I could be way off with this, but the central bank systems that most countries have, whether they want them or not, are pretty much represented worldwide by the IMF and World Bank. They are the central banks of the planet. While most country's central banks have too much power, these two entities have WAY too much power. They're the ultimate in pneumaticism. 

I have heard that Thomas Edison was the hero and friend of Henry Ford and in the Henry Ford Museum in Michigan, there is a test tube that is said to contain Thomas Edison's last breath. It was sent to Ford by Edison's son, Charles. Okay, I think I have just corrected myself. THIS is the ultimate in pneumaticism surely! To believe that someone, possibly his own son, was beside Edison's death bed holding this tube under his nose and capping it after each breath then checking his pulse, uncapping it and placing it under his nose again, and repeat... well you'd have to be an airhead to believe this, wouldn't you? To add to the pure insanity of our world, I guaran-damn-tee there are people who'd probably pay millions for that test tube! Pneumaticism!
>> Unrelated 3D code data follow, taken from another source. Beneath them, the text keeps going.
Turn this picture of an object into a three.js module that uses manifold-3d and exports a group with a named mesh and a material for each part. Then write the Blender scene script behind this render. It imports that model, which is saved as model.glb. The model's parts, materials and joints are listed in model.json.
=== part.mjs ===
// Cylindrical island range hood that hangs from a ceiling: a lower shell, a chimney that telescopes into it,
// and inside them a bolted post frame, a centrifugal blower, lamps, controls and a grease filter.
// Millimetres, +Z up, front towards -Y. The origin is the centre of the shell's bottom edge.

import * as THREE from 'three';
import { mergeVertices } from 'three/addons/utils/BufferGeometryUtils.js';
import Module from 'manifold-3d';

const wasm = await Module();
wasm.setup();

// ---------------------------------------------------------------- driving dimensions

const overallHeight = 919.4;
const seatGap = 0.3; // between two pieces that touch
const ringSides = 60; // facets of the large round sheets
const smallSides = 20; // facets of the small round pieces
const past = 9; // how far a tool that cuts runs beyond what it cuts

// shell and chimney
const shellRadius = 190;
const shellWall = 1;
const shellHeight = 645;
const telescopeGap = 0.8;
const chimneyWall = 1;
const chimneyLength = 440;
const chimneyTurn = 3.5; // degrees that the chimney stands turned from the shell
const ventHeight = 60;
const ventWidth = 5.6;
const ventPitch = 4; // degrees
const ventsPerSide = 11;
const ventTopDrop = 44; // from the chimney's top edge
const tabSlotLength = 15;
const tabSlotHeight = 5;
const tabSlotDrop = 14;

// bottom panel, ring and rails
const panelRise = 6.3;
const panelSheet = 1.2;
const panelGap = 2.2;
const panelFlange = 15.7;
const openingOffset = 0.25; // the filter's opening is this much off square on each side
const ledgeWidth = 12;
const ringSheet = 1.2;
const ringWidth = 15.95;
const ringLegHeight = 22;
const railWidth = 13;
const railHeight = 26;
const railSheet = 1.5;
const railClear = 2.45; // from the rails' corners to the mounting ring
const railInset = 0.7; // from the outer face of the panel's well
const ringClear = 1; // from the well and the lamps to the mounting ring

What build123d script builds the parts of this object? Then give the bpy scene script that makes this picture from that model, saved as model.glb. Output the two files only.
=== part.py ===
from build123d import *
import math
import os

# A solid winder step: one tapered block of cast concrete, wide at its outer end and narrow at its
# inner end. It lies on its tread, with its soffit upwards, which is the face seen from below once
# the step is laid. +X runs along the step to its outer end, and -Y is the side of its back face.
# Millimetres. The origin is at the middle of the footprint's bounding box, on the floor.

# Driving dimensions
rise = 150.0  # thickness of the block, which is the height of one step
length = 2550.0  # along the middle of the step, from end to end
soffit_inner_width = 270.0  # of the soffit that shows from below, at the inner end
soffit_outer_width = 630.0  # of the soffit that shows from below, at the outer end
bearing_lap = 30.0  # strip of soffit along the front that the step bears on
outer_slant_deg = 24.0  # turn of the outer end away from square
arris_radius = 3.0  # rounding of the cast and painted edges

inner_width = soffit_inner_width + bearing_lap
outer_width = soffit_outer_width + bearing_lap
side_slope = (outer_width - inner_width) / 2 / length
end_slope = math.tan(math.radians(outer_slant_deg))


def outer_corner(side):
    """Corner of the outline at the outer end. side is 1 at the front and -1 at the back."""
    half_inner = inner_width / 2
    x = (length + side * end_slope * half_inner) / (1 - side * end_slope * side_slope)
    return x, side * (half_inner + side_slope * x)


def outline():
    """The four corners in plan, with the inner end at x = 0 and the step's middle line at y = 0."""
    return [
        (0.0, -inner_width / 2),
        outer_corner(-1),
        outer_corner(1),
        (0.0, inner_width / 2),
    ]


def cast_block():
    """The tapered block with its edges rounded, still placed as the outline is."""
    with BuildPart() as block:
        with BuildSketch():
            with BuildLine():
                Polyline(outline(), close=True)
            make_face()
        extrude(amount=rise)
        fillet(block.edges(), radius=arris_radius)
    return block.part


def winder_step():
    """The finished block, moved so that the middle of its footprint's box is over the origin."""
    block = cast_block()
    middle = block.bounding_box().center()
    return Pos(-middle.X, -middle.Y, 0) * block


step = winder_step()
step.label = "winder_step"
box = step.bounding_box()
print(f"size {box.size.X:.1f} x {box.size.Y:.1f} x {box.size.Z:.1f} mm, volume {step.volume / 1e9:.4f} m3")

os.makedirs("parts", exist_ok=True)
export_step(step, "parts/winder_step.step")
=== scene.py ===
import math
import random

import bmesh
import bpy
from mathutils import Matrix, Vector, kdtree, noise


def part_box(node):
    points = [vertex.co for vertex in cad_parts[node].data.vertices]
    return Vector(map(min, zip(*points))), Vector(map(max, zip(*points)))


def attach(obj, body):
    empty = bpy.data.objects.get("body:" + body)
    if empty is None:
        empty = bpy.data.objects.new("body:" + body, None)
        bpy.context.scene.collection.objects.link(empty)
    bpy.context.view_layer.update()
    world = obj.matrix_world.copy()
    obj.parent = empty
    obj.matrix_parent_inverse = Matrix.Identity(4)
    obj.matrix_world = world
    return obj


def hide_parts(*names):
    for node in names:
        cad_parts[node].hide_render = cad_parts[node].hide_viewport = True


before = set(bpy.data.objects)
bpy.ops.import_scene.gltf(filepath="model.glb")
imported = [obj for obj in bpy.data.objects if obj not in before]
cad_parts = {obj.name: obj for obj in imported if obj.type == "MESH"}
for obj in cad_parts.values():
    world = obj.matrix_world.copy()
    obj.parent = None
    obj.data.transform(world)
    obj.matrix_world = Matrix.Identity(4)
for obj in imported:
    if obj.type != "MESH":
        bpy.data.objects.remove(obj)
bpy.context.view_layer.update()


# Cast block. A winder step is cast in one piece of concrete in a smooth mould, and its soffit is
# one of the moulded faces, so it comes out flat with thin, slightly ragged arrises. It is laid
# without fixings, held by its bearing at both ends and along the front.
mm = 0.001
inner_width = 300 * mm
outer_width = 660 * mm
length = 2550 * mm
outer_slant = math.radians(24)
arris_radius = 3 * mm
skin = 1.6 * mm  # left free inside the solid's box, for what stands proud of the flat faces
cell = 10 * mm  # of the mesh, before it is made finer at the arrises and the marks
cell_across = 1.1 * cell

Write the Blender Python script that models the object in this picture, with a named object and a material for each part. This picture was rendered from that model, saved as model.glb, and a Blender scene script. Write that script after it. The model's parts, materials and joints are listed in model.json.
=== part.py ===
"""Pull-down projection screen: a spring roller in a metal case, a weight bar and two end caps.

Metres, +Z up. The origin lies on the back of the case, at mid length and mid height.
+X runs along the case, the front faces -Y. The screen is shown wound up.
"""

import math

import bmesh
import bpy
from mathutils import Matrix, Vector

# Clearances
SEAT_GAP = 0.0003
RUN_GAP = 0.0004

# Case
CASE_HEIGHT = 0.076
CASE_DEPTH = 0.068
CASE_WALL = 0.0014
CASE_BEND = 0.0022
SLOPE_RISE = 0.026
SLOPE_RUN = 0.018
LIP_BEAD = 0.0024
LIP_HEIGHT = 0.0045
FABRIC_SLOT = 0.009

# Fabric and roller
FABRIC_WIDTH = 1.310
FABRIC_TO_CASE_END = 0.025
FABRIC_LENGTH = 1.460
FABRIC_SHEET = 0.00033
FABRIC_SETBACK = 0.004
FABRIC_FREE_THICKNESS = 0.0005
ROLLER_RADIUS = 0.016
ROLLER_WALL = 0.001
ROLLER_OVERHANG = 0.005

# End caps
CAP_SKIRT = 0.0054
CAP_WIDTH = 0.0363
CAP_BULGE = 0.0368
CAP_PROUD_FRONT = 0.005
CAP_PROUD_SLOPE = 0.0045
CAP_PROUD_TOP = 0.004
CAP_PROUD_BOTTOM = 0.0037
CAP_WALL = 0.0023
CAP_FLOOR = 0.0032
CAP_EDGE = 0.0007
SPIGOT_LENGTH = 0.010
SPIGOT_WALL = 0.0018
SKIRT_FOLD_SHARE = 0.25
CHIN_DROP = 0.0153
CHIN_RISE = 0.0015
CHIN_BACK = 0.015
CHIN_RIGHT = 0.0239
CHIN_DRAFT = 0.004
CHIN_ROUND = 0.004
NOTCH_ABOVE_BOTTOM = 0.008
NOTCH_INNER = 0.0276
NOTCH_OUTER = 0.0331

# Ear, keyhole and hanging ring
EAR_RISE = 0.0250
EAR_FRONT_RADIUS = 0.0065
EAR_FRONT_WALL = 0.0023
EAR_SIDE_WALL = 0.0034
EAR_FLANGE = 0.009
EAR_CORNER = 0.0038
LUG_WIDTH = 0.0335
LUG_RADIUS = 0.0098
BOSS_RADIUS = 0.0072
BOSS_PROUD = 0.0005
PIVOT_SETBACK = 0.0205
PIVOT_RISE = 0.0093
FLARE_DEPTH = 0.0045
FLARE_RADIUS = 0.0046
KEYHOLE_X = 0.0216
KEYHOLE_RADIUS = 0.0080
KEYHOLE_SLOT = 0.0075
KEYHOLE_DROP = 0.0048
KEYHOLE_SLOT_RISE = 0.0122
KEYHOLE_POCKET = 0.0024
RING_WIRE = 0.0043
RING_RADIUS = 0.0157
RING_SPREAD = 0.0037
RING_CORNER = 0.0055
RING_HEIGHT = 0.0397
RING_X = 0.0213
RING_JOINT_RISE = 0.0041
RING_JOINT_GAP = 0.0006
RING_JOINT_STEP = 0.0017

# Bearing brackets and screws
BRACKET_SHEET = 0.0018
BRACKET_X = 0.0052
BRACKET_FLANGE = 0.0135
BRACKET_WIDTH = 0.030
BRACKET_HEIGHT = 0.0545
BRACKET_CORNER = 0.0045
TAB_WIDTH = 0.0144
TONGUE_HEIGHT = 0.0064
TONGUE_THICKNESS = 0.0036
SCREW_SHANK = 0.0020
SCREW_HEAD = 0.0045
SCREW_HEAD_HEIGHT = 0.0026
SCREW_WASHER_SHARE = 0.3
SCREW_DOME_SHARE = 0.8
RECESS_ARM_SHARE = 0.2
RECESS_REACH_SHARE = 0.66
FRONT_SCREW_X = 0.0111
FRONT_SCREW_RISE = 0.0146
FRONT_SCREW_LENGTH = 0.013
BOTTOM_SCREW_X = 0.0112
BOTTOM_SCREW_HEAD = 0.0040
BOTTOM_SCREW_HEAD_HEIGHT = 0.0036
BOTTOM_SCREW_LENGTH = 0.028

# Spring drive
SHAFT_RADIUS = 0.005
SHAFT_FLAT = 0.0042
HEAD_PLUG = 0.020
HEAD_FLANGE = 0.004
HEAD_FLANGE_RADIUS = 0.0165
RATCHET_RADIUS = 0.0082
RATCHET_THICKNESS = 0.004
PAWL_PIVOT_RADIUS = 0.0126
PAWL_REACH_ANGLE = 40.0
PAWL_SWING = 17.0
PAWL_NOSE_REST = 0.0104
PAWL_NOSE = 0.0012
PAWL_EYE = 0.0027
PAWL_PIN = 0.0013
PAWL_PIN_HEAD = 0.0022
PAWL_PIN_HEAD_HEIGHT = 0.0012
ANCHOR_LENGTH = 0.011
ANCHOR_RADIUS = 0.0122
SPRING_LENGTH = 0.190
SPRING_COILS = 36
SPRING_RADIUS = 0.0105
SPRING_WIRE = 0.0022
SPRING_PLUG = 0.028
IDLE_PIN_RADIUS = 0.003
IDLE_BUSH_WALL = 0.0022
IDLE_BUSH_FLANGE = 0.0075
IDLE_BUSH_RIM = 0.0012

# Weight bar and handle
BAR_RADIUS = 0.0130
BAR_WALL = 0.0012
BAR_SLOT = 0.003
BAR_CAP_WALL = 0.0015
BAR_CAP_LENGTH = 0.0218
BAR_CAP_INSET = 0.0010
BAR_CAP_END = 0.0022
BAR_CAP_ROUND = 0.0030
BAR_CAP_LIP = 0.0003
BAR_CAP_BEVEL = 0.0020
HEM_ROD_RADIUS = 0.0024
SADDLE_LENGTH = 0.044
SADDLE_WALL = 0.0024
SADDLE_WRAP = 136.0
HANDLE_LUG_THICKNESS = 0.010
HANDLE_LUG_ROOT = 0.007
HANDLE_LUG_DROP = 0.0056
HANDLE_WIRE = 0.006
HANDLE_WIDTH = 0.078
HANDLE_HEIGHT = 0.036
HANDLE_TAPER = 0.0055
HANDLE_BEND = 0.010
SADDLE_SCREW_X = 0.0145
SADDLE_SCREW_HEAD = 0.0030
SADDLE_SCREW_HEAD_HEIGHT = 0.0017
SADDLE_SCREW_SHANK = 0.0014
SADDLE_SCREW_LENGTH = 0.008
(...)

So if you've ever looked at the world and thought, "For fuck's sake! Soon they'll be charging us all for the air we breathe, and we'll be stupid enough to pay," well... here we are.

I still have hope though. Not much, but just a breath of airy hope for this world. We need to think of another, much more important kind of air that binds us all together: spirit. Or, as a dude even smarter than Edison might call it, the Aether.